Buddhists know that we are thus connected – all interdependently arising and passing away together. Advaita Vedantists of the school of Ramanuja know this too, acknowledging the distinctions among us and among all things of the earth, but knowing simultaneously that these are all just manifestations of the One who is, unconditioned and ineffable. And Christians know this, that we are all connected in the ground of Being by whom we are made and by whom we are blessed in our flesh by the Incarnation of Christ, whose presence we shared today at the Eucharistic table – we, both wonderful and terrifying in our capacities to touch one another through the lives we build over our span of years.

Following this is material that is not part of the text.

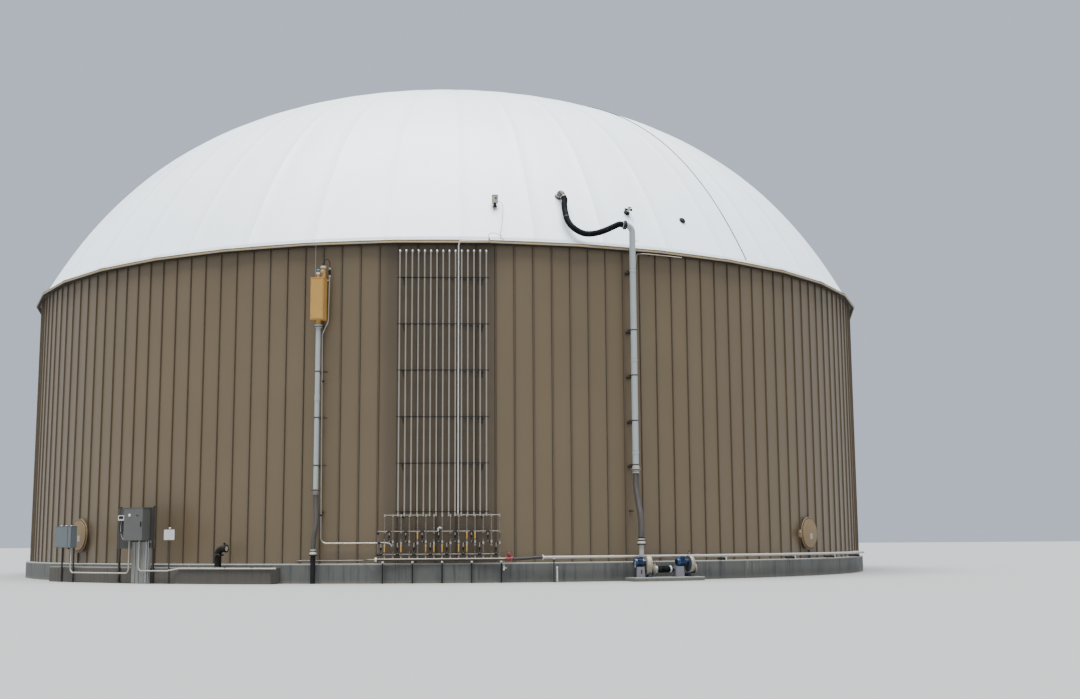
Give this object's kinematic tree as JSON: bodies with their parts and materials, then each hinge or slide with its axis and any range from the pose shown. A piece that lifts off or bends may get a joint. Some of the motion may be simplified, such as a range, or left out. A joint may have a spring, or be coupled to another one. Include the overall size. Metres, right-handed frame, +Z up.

For this reason we are wise, as John Donne saw, when the bell rings for the dead, not to ask “for whom the bell tolls,” for it tolls always for all of us, as each and all “go down to the dust; yet even at the grave we make our song: Alleluia, alleluia, alleluia.” “Alleluia” indeed, for at every fresh loss we are consoled to know that nothing, in the end, is truly lost; that nothing that is good slips through the fingers of God; that we belong to one another; and that we are not alone.

 

I was grateful to understand this again, as I forget it from time to time; and so I am grateful that I could be present at the burial of a man I did not know, to support a friend.”

 

We are in the midst of the Week of Prayer for Christian Unity; the octave between the feast of the Confession of St. Peter and the feast of the Conversion of St. Paul. In both stories we find that unity is the gift of God. That unity is vast and wide and deep, but we don't see it so much of the time.

 

So that's why I have to pray personally after the fashion of this excerpt from Prayer D of our Book of Common Prayer 1979:

 

Remember, Lord, your one, holy catholic and apostolic Church, redeemed by the blood of your Christ. Reveal its unity, guard its faith, and preserve it in peace.